Образ Самозванца, которого везут на казнь, ассоциативно (по смежности имен) притягивает к себе другой, упомянутый выше, сюжет Смутного времени (странную гибель в Угличе малолетнего царевича). Посредством ассоциативной связи имен, системы намеков в стихотворении кристаллизуется мотив насильственной смерти, сгущается тревожная атмосфера московской Смуты. Московская тема в свою очередь связывается с мессианской концепцией России.
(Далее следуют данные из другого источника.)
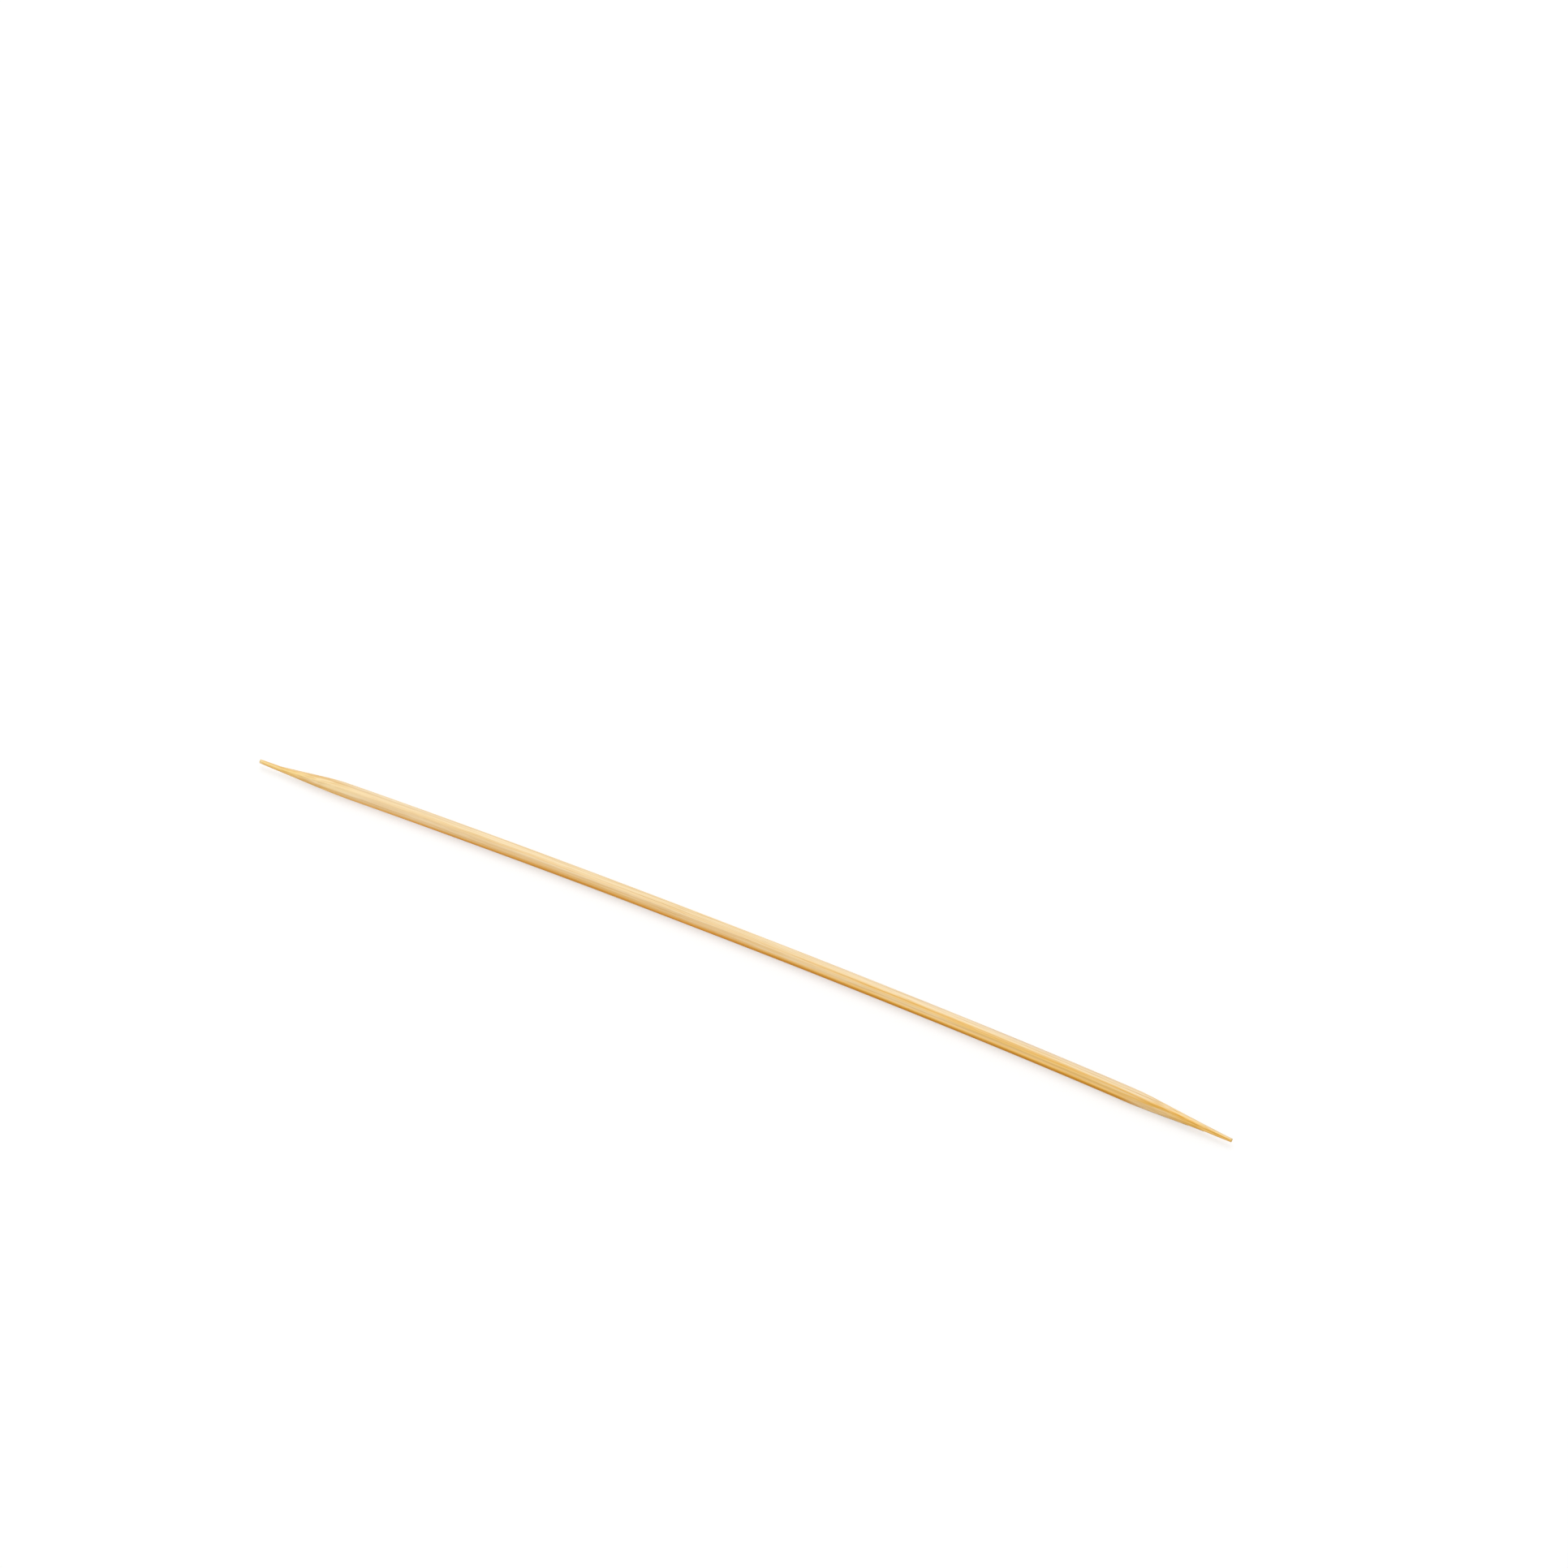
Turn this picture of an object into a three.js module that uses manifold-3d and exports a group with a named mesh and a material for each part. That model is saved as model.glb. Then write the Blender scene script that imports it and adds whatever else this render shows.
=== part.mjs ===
// Bamboo stick: one split of bamboo, rounded by a die, with long planed flats, the bow of a dried
// split and a shaved blunt point at each end. It lies on its side, on the flat under it, with its
// length along X and its bow in the plane that it lies on. Sizes are in millimetres, angles in degrees.
import * as THREE from "three";
import { mergeVertices } from "three/addons/utils/BufferGeometryUtils.js";
import Module from "manifold-3d";

// Length between the cut faces of the two tips, and thickness of the round
const LENGTH = 300;
const DIAMETER = 4.3;

// Bow, as one curve from tip to tip: how far its -X and its +X half are pulled off a straight
// line, and how far in from each tip that pull acts. It is fuller towards +X, as the split dried.
const LEFT_PULL = 4.45;
const RIGHT_PULL = 5.5;
const PULL_REACH = 75;

// Widths of the planed flats: the one it lies on, and the upper and front ones beside the ridge
const UNDER_FLAT_WIDTH = 1.3;
const UPPER_FLAT_WIDTH = 1.8;
const FRONT_FLAT_WIDTH = 1.2;

// Where the ridge runs, counted from straight down, by the back (+Y) and over the top to the front
const RIDGE_ANGLE = 211;

// Shaved points, for the -X and for the +X end: facets round it, its length, the width of its cut
// tip, and the width and length of the slim neck behind the tip. Widths are across the facets.
const LEFT_FACETS = 9;
const LEFT_POINT_LENGTH = 26;
const LEFT_TIP_WIDTH = 1.1;
const LEFT_NECK_WIDTH = 1.4;
const LEFT_NECK_LENGTH = 6.5;
const RIGHT_FACETS = 6;
const RIGHT_POINT_LENGTH = 28.5;
const RIGHT_TIP_WIDTH = 1;
const RIGHT_NECK_WIDTH = 1.6;
const RIGHT_NECK_LENGTH = 7;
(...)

Подспудно, через разброс образных индексов (упоминания о «трех встречах», одну из которых «сам Бог благословил», утверждения «…четвертой <встречи – Л.К.> не бывать», двукратное упоминания о Риме – в отрицательной тональности), Мандельштам создает в пространстве стихотворения смысловую ауру Москвы – третьего Рима (через парафраз изречения старца Филофея: «Москва  третий Рим, а четвертому не бывать»). Таким образом, главным героем этого стихотворения оказывается историческое время с вплетенными в нее людскими судьбами; причем время обретает свойства эона («αἰὼν»), всевремени, в котором оказываются стянуты, как бы наложены друг на друга разные времена – прошлое и настоящее, сквозь которые проступает архетип одних и тех же событий и явлений. Любопытно, что это эоническое время, смоделированное в тексте, бросило тень и на будущее автора: через двадцать с лишним лет арестованного Мандельштама точно так же, как Григория Отрепьева, через всю Москву повезут в тюрьму, а затем – последний гибельный путь – на Дальний Восток… Невольно вспоминается фраза, обращенная Мариной Цветаевой к Ахматовой: «Стихи сбываются».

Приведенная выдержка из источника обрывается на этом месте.